In 1964, Badger Northland was in turn acquired by the Massey-Ferguson Company. By this time, however, no silo fillers or forage equipment were being made at the Algoma site. It was a sign of the times that only garden tractors (the Massey-Ferguson model 10) and snowmobiles were being made in the old foundry building. In the summer of 1970, operations at the Algoma plant were entirely discontinued by Massey-Ferguson.
Before the merger with Massey-Ferguson in 1964, the president of Badger Northland was Wisconsin native Vincent Rolf. He had been one of the founders of the Badger Farm Equipment Company in Kaukauna, Wisconsin, in 1949. In 1965, he along with almost all of the original founders of Badger formed a new company called Calumet Corporation of Kaukauna, Wisconsin. Calumet manufactured liquid pumps, liquid manure spreaders, and a line of trailers for transporting boats, snowmobiles, and garden tractors at its plant in Dundas, Wisconsin. Upon learning that the old foundry building in Algoma was available, Calumet moved its manufacturing operations from Dundas to the foundry building in December of 1970, operating there until 1973.

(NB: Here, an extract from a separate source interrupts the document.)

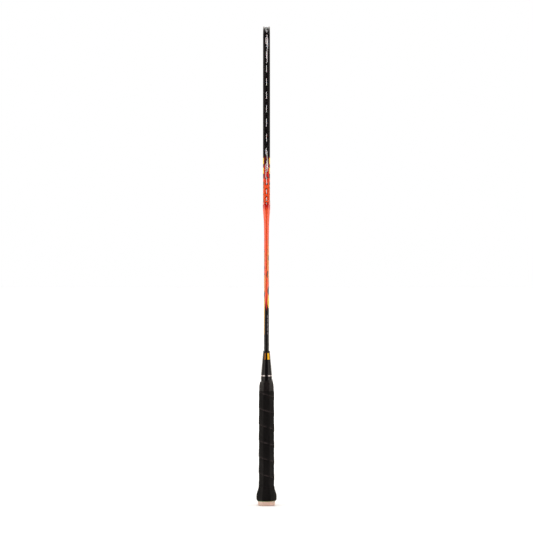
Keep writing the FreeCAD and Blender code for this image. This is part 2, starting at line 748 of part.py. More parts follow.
def seam_path():
    """Corner points of the wrap's spiral seam, running down anticlockwise round the octagon."""
    depth, width = GRIP_HALF_DEPTH, GRIP_HALF_DEPTH + GRIP_WIDER
    cut = MIDDLE_FACE * depth
    corners = [(width, depth - cut), (width - cut, depth), (-width + cut, depth), (-width, depth - cut),
               (-width, -depth + cut), (-width + cut, -depth), (width - cut, -depth), (width, -depth + cut)]
    lengths = [math.dist(a, b) for a, b in zip(corners, corners[1:] + corners[:1])]
    around = sum(lengths)
    z = SEAM_Z - SEAM_PITCH * (depth - cut) / around
    points = []
    while z > GRIP_STRAIGHT_FROM + 1:
        for (x, y), length in zip(corners, lengths):
            points.append(point(x, y, z))
            z -= SEAM_PITCH * length / around
    return [place for place in points if place.z > GRIP_STRAIGHT_FROM + 1]


def grip_wrap():
    """Cushioned wrap over the core, with the spiral seam between its turns."""
    solid = octagon_loft(grip_stations())
    solid = solid.cut(octagon_loft(core_stations(), FIT, CORE_CORNER))
    socket = Part.makeCylinder(CONE_BASE_DIA / 2 + FIT, LENGTH, point(0, 0, CONE_BASE - FIT), Z_AXIS)
    corners = seam_path()
    seam, _ = sweep_round(corners, len(corners) * [GRIP_CORNER], SEAM_RADIUS)
    return solid.cut(socket).cut(seam)


def finishing_tape():
    """Tape that closes the top of the wrap onto the cone, its upper edge slanting."""
    depth, cone = GRIP_HALF_DEPTH, CONE_BASE_DIA / 2
    wider = [(TAPE_BOTTOM, depth + GRIP_WIDER, depth + FIT)]
    for z, (sideways, along_y) in ((CONE_BASE, WRAP_AT_CONE), (GRIP_TOP + TAPE_THICK, WRAP_AT_TOP)):
        wider.append((z, cone + sideways + TAPE_THICK, cone + along_y + TAPE_THICK))
    wider.append((TAPE_TOP, cone + TAPE_THICK, cone + TAPE_THICK))
    solid = octagon_loft(wider).cut(octagon_loft(grip_stations(), FIT))
    solid = solid.cut(Part.makeCylinder(cone + FIT, LENGTH, point(0, 0, GRIP_TOP), Z_AXIS))
    edge = point(0, 0, TAPE_TOP - TAPE_CUT_BELOW_TOP)
    reach = 4 * depth
    above = Part.makeBox(2 * reach, 2 * reach, reach, edge - point(reach, reach, 0))
    above.rotate(edge, point(1, 0, 0), TAPE_SLOPE)
    return solid.cut(above)


# ---------------------------------------------------------------- butt
def plate_octagon(z, inset):
    return z, PLATE_HALF_DEPTH + GRIP_WIDER - inset, PLATE_HALF_DEPTH - inset


def butt_plate():
    """Pale end cap with a stepped rim and a recess for the badge."""
    chamfer, inset, neck_inset, neck_top = 0.9, 0.25, 0.55, PLATE_STEP + 0.4
    outlines = [[(0, chamfer), (chamfer, inset), (PLATE_STEP, inset)],
                [(PLATE_STEP, neck_inset), (neck_top, neck_inset)],
                [(neck_top, 0.0), (PLATE_HEIGHT, 0.0)]]
    lower, neck, upper = [octagon_loft([plate_octagon(z, inward) for z, inward in outline],
                                       corner_radius=BUTT_CORNER) for outline in outlines]
    recess = Part.makeCylinder(BADGE_RADIUS + FIT, BADGE_HEIGHT, ORIGIN, Z_AXIS)
    return lower.fuse([neck, upper]).cut(recess).removeSplitter()


def butt_badge():
    """Blank disc let into the end cap, a little below its face."""
    thickness = BADGE_HEIGHT - BADGE_SUNK - FIT
    return Part.makeCylinder(BADGE_RADIUS, thickness, point(0, 0, BADGE_SUNK), Z_AXIS)


def butt_trim_ring():
    """Coloured gasket between the end cap and the wrapped core."""
    outlines = [(z, TRIM_HALF_DEPTH + GRIP_WIDER, TRIM_HALF_DEPTH) for z in (PLATE_HEIGHT, GRIP_BOTTOM)]
    ring_body = octagon_loft(outlines, corner_radius=BUTT_CORNER)
    hole = Part.makeCylinder(BADGE_RADIUS, LENGTH, ORIGIN, Z_AXIS)
    return ring_body.cut(hole)


# ---------------------------------------------------------------- build
def main():
    os.makedirs("parts", exist_ok=True)
    cutters = hole_cutters(FIT)
    filled_ring = ring([frame_section()], JOINT_REACH, -90)
    export("head_frame", head_frame(cutters))
    export("t_joint", t_joint(cutters))
    export("throat_fairing", throat_fairing(filled_ring, cutters))
    grommets()
    for name, (solid, length) in {"main_string": main_string(), "cross_string": cross_string()}.items():
        export(name, solid)
        error = solid.Volume / (length * math.pi * STRING_R ** 2) - 1
        print(f"    length {length:.0f} mm, volume error {error:.5f}")
    knots()
    export("shaft", shaft())
    export("cone_cap", cone_cap())
    export("cone_band", cone_band())
    export("handle_core", handle_core())
    export("grip_wrap", grip_wrap())
    export("finishing_tape", finishing_tape())
    export("butt_plate", butt_plate())
    export("butt_badge", butt_badge())
    export("butt_trim_ring", butt_trim_ring())


main()
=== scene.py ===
import json
import math

import bmesh
import bpy
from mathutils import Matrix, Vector, noise


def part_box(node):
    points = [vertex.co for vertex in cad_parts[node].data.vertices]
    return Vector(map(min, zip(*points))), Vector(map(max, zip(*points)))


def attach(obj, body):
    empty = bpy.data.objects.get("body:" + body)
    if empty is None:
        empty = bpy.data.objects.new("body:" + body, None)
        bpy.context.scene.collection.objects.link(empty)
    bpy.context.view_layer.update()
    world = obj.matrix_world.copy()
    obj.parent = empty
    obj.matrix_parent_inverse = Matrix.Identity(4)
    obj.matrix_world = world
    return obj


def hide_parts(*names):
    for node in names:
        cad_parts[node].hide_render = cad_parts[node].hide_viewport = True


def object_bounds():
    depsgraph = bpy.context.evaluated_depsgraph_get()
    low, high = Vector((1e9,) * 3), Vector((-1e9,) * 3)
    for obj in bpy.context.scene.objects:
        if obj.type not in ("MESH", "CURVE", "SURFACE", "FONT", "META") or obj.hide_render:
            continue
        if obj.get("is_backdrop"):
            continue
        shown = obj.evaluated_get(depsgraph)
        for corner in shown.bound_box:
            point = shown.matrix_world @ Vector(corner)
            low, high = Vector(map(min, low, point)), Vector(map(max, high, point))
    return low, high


# Badminton racket. The frame is in metres, and so is the stage at the end of the script. All other
# sizes are in millimetres, MM turns them into metres, heights are above the end cap's face, and
# angles are in degrees.
MM = 0.001

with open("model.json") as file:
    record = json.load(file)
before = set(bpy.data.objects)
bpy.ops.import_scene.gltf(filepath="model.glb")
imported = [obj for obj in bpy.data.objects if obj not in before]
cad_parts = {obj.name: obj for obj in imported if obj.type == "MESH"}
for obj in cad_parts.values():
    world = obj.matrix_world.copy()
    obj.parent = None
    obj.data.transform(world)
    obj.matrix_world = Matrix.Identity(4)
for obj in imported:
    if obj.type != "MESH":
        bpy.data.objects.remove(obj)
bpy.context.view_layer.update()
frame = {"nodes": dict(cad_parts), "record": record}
NODES = frame["nodes"]


def box_mm(node):
    low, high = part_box(node)
    return low / MM, high / MM


# ---------------------------------------------------------------- sizes read from the frame
FRAME_HALF_DEPTH = box_mm("head_frame")[1].y
CONE_HIGH = box_mm("cone_cap")[1]
CONE_RADIUS = CONE_HIGH.x
WRAP_LOW, WRAP_HIGH = box_mm("grip_wrap")
TAPE_LOW, TAPE_HIGH = box_mm("finishing_tape")
TRIM_HIGH = box_mm("butt_trim_ring")[1]

# ---------------------------------------------------------------- sizes of the wrapped handle
STRAIGHT_LOW = 26.3           # the wrap is straight between these heights
STRAIGHT_HIGH = 160.5
HALF_DEPTH = 10.7             # half depth of the straight part
WIDER = WRAP_HIGH.x - WRAP_HIGH.y       # its half width is more by this, and so is the flare's
CORNER = 1.5                  # rounding of the octagon's corners
CORNER_CUT = 0.586            # corner cut of a regular octagon, as a share of its half depth
FLARE = WRAP_HIGH.y           # half depth of the flare
FLARE_TOP = STRAIGHT_LOW - 0.25
WRAP_THICK = 1.5
SEAM_PITCH = 22.8
SEAM_Z = 155.5                # height of the first seam in the middle of the +X face
TAPE_SLOPE = math.tan(math.radians(14))
TAPE_EDGE = TAPE_HIGH.z - 2.6           # height of the tape's slanting upper edge at the axis
EDGE_HIGHLIGHT = "edge_highlight"       # vertex attribute of the wrap: how much painted highlight a point gets along the edge of a turn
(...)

Over the years, many people of the Algoma area were employed at the foundry: Lester Zimmerman was a machinist at the foundry; George Bietling, Marvin Zirbel amd Doug Silmer worked there at different times; as noted previously, John Beitling worked for many years in the paint department; and Emil Bostick, now of Luxembourg, Wisconsin, worked in the stenciling department.
It is a different world now than when the foundry was first opened in 1895, reflecting the changes in farming methods which have occurred in the interim and reflecting the transition of the United States from an agricultural nation into an industrial nation. Restoration of old farm machinery is one way in which the agricultural history of the nation can be preserved for future generations. It is hoped that restoration of the 1943 OK silo filler will compose one more chapter of that history, a chapter which will recognize not only the farmers that used the silo filler but also the men and women who made the silo filler.